Another reason I’m glad I went to Cafayate is that it enabled me to ride from 3,000m down to 400m in just a few hours, from cactus-filled desert down through llama pastures then beside the river in the lush Tafi valley and finally through hot, flat farmland to Tucumán. What a variety of ecosystems in such a small distance! No more Andes for me til I reach Patagonia early next year! (In Tafi I rolled up to a random hostel only to find it run by a very friendly dyke couple with six dogs and a llama. Again, just not something that would ever happen in E/P/B.)
Beside the autopista I stopped to buy a kilo of strawberries for £1 from the back of a clapped out ute. Chatting to the student vendor it turned out he went on a school exchange trip to England in 2012. That would never happen in Peru or Bolivia!
On my first night in Tucumán I strolled to the main square after dark and found an artisanal food and beer fayre. Tonight I went back again and four young men were playing a large marimba exquisitely to a gathered crowd. A possibly homeless chap with no teeth and an evident learning disability was transfixed and proceeded to lay his cheek on the marimba and then to offer pieces of what looked like cheese to the musicians while they were playing. They handled him with perfect gentleness and the crowd - though amused - also correctly judged that he was doing no harm and let him be.
Today I had my hair cut by a chap who likes Jodorowsky and Buddhism and makes experimental electronic music, which we talked about in a mixture of Spanish and English.

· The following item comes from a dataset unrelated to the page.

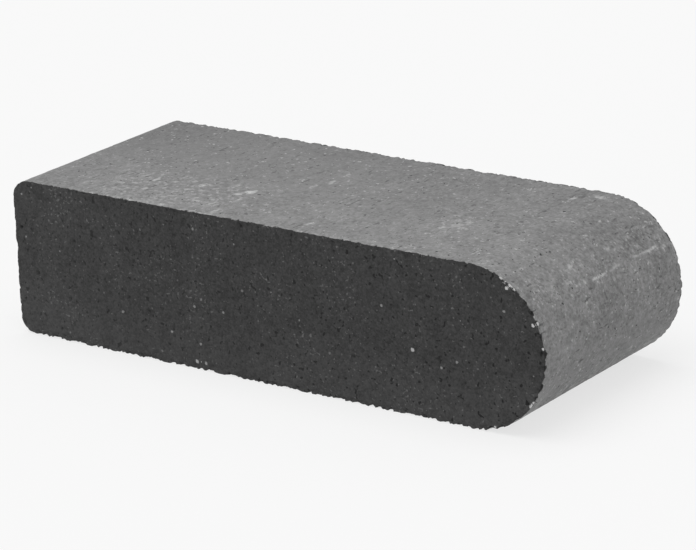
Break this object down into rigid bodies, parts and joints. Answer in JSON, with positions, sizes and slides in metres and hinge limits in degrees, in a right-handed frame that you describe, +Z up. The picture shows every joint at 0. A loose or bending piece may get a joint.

As I strolled around the square unnoticed I thought to myself: I haven’t felt this excited about a place since Colombia (and before that Mexico).
After a few days here in Tucumán I’ll head south to second city Córdoba where I hope to spend nearly three weeks doing some more work on my Spanish before slogging across the pampa to Buenos Aires in time for its huge Pride march on 2 November. For these reasons I don’t intend to update my blog again in the next month or so. Thanks for reading!